Comments by Gary - 2 Jul 2009

As I recall, there was no widespread uproar during or after Katrina when people went to extraordinary lengths to save their companion animals, even though in many instances I'm sure those people did not check on the safety of and/or help humans on their block who were in danger. Perhaps in real-life situations people do understand saving family over strangers. Perhaps they also sense that animals' capacity to suffer and their will to live is as strong as ours. In your scenario, the human is not a stranger but your kin, and again, we may be hard-wired or at least conditioned to favor our kin.

It's possible that our cats and dogs suffer even more than us in some situations; they don't know what's happening, and may be frightened even beyond our comprehension. In that case, since extreme suffering can be such a horrible fate, and since we are called upon to sacrifice, do we have a commitment to attend to those suffering the most?

One other thought.
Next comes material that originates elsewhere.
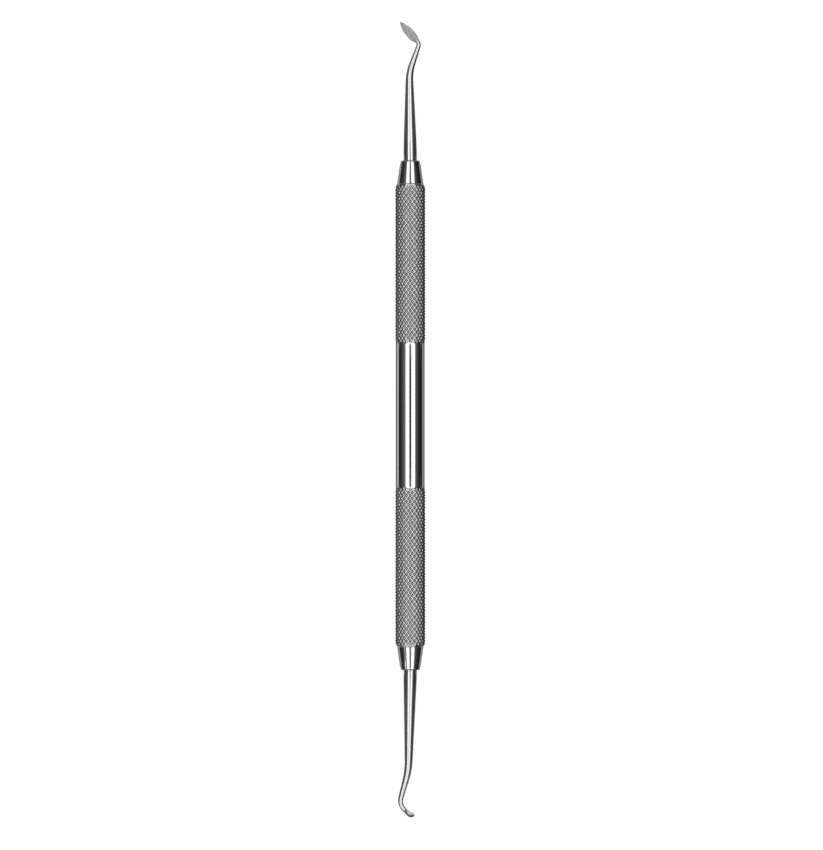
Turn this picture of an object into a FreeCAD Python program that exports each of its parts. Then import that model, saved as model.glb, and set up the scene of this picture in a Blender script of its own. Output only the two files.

In my experience - partly as a volunteer for two rescue groups - people grieve more intensely when their pets die than when their parents die. I don't mean to say that people don't care about their parents; they grieve deeply then, too. And of course there are exceptions; I'm generalizing. But there is something extraordinarily poignant and heartbreaking about a companion animal whom you've known since they were a lively kitten or a puppy becoming weak and frail, and drawing her last breath. Some folks - I'm talking meat-eaters - are devastated for months and cannot even look at a picture of an animal without tearing up. So, if one of our considerations when deciding who to save is the effect on human survivors, then at least in some cases we might be compelled to save their animals.

Granted, there are a million variables we could throw in. What if the human was 101 years old? What if the dog had just been rescued from an abuse situation was about to have a second chance at life? What if the human stranger in the building said "Save the dog, not me"? And so forth. I don't know that there is one right answer to any of these questions, and furthermore I don't know if we can be expected to act in a theoretically perfect way in a crisis.